**WORK TO COMPLETE**
Copy every line that mentions the word "empty".

· · · · · · ·

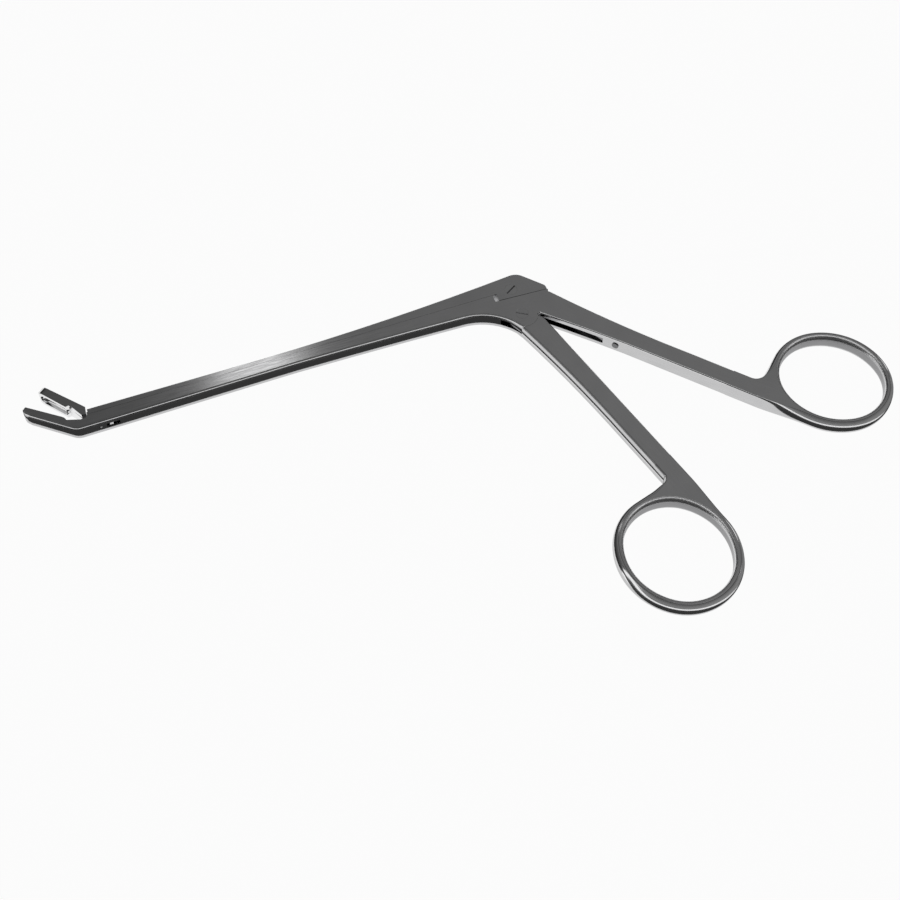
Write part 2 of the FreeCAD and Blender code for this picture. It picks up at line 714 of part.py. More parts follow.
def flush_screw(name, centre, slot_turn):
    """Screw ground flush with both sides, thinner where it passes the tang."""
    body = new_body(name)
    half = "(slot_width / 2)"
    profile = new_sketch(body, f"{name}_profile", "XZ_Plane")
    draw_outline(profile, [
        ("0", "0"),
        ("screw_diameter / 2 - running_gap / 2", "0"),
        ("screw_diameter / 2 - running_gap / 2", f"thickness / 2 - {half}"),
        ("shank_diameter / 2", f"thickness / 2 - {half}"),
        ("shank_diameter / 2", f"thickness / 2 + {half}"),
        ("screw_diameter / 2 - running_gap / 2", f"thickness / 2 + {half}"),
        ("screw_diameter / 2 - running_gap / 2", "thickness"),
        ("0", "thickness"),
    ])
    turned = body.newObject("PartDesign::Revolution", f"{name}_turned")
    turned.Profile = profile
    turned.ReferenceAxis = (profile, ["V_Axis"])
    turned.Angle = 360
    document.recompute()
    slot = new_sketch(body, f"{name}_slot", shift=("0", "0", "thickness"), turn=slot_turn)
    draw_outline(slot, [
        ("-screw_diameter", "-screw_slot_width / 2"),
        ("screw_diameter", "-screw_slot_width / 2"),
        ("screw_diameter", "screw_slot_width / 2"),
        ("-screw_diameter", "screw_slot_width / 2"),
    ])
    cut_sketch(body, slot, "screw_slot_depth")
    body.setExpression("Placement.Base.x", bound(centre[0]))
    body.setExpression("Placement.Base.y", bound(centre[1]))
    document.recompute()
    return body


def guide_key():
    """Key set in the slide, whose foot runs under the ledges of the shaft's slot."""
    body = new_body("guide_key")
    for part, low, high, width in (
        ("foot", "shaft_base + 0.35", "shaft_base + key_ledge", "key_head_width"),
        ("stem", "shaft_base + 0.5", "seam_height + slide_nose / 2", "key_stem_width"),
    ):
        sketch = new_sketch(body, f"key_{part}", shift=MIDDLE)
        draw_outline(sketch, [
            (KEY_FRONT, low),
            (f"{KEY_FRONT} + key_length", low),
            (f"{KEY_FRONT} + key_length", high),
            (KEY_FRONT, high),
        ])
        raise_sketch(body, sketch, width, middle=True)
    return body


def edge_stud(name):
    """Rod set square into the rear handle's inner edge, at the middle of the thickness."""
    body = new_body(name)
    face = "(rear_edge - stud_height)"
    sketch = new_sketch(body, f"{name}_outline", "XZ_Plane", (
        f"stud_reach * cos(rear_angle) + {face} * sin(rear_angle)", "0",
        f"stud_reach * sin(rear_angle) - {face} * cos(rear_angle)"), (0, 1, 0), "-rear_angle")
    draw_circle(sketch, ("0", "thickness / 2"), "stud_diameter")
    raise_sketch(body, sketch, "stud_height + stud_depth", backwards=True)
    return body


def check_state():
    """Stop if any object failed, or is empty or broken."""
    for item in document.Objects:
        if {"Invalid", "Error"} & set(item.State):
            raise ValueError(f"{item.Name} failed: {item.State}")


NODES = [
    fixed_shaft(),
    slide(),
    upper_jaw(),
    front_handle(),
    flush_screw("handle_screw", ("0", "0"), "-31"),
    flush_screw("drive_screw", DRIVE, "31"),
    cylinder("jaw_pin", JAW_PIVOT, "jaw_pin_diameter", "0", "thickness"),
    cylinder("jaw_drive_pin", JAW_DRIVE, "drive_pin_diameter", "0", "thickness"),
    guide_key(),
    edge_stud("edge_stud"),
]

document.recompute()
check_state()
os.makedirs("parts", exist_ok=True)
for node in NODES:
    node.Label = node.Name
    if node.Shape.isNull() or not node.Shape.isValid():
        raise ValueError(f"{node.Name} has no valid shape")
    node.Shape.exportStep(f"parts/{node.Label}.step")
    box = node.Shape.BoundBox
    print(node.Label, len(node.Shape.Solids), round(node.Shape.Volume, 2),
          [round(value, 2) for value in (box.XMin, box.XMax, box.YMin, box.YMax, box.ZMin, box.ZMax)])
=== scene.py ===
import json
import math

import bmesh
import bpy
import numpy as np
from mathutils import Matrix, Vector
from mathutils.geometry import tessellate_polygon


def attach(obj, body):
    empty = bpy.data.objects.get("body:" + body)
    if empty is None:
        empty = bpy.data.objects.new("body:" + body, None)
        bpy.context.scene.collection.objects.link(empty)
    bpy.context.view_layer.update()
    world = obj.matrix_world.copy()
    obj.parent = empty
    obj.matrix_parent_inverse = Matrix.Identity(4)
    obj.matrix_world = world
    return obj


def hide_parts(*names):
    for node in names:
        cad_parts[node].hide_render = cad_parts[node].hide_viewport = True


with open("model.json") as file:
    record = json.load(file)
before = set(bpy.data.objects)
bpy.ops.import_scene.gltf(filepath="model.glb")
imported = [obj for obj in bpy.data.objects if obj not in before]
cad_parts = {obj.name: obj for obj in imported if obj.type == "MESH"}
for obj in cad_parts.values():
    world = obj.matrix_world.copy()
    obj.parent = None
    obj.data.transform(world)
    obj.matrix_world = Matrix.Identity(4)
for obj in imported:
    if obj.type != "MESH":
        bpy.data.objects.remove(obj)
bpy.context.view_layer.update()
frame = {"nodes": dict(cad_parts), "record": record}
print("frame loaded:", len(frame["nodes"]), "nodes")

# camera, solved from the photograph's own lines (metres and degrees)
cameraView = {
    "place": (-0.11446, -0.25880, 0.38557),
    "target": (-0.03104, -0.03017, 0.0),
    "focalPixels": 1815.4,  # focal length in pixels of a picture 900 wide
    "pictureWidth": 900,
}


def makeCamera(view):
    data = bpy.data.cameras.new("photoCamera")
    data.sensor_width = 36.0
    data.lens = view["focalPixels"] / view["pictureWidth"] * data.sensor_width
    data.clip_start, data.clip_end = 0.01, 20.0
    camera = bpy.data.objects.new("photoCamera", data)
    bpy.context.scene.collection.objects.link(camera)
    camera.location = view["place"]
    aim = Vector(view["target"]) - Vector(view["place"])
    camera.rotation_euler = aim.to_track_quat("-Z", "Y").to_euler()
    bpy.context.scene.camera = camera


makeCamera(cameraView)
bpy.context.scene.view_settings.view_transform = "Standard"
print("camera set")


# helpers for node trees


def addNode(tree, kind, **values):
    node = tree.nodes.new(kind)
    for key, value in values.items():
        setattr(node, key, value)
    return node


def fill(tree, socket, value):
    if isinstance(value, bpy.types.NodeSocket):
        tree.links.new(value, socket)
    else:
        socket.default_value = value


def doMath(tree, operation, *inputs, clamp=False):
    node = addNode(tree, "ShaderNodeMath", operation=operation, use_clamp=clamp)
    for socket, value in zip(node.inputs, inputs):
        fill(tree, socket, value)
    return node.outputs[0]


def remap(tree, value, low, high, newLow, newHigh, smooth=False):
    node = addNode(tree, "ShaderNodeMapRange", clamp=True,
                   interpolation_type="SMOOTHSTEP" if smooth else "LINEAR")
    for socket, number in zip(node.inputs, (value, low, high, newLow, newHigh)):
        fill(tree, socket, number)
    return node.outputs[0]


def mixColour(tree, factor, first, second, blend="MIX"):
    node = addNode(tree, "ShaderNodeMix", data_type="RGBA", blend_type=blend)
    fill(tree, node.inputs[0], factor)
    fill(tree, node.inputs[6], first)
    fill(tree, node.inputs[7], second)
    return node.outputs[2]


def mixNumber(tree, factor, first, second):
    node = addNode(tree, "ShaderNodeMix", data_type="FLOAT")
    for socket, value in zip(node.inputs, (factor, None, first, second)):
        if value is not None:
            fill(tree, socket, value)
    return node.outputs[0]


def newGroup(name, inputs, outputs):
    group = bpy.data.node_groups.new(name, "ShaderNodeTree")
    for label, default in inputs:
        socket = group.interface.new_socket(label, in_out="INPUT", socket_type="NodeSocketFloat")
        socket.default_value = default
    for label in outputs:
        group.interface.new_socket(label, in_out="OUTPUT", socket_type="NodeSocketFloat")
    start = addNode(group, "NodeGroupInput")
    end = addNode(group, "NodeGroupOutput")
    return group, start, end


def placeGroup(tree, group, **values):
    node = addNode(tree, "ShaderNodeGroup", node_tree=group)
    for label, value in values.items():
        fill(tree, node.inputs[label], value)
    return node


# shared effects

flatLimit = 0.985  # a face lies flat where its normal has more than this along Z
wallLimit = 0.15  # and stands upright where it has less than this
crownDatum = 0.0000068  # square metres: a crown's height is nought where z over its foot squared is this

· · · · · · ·

**RESULT OF THE TASK**
    """Stop if any object failed, or is empty or broken."""
    empty = bpy.data.objects.get("body:" + body)
    if empty is None:
        empty = bpy.data.objects.new("body:" + body, None)
        bpy.context.scene.collection.objects.link(empty)
    obj.parent = empty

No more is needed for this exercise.